You don’t think of making some sort of political contract with the candidates for Regency President in 2011, by any chance?
We didn’t think about that, there’s absolutely no desire for that sort of thing. We only want to plant chilli, vegetables, our arable crops and get enough to live on with a bit of security, according to our own standards. Even if the investors offer us compensation of 100 million per hectare, we will still choose to plant chillies, and we’ll choose that for as long as we live.
Actually what’s the yield from planting chilli like?
We thank God, in each harvest cycle (7 months – ed), on average we are able to buy 2 new motorbikes, build a nice house, quite a few can even buy a car. But we’re still farmers, we don’t seek luxury and we have no use for it.

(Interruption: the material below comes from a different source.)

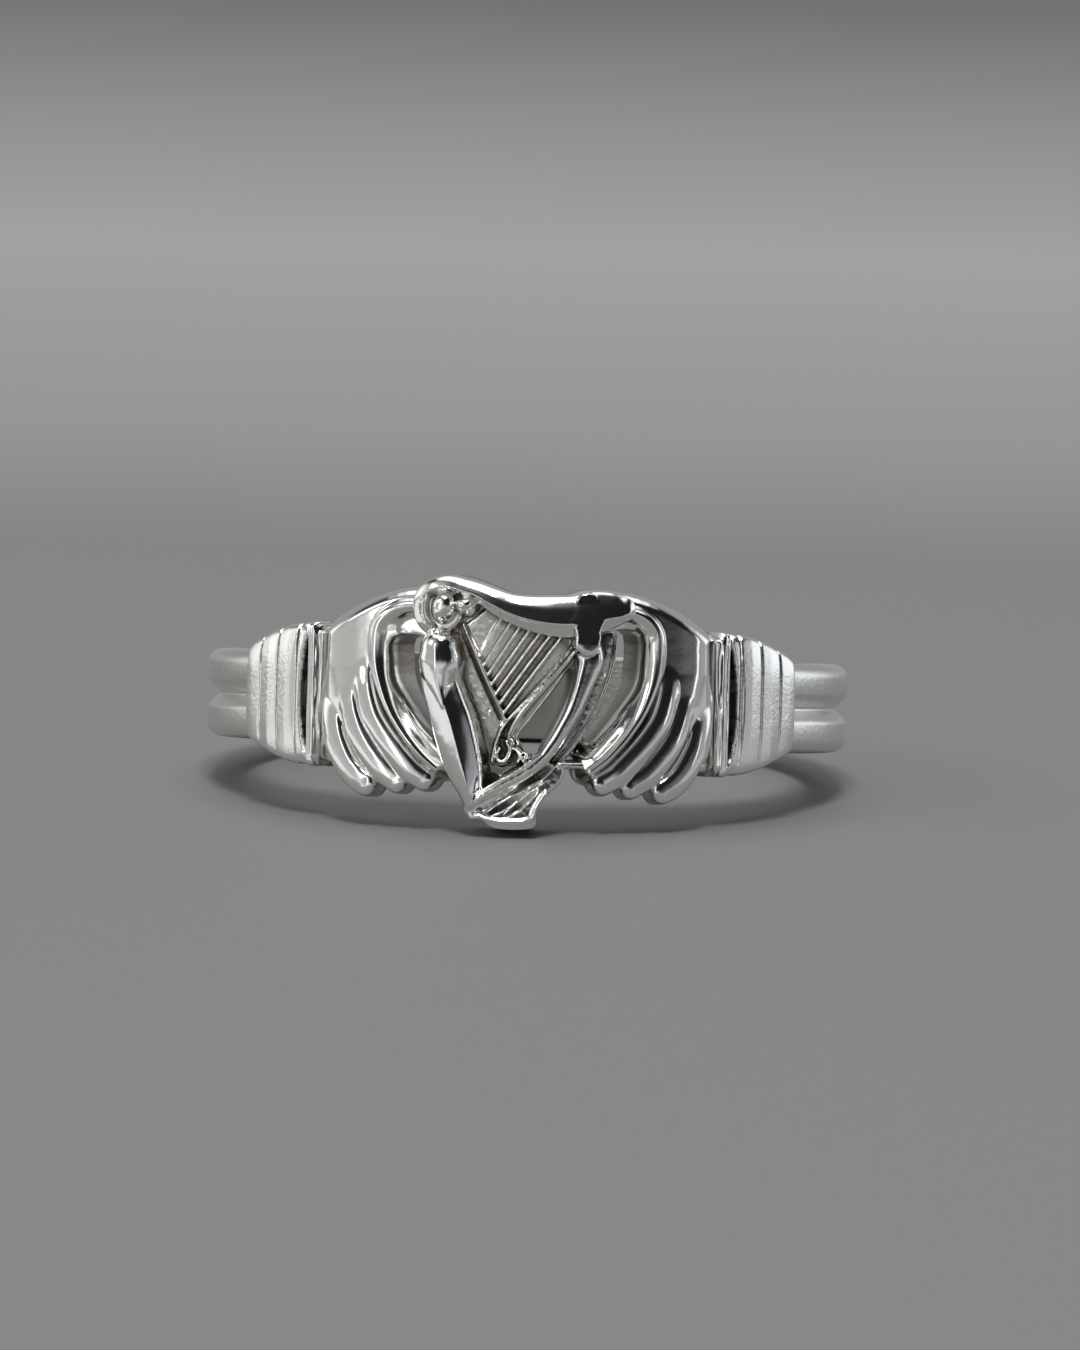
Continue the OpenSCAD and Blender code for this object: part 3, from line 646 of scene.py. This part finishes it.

There was a long history before we could enjoy the good life we have now. We were previously known as being cubung, poor, scabious, but we (our ancestors) worked the sand lands as farmers and made it into the bounty it is now. Can we make a living from government programs? No!
Why does it seem that there is always so much energy to keep up the struggle?
Because this is the struggle of the people, not of PPLP or anybody else. They feel they will be killed so they keep fighting. They feel forced to, and so they rebel. They are afraid of losing their source of food, so will fight to the bitter end.
Maybe you know, maybe not, but all parts of the coastal population are aware and each know their place and their duty in this struggle without the need for a command structure. Where do the old people stand, what should the youth do, where are the women and what must they be screaming, all this they will do determinedly and with spirit.
All this is the soul of our struggle. So if investors, local government or anyone else is foolhardy enough to mess around with our coastline, they will be finished off without mercy because this coast is the flesh and blood of all orang cubing.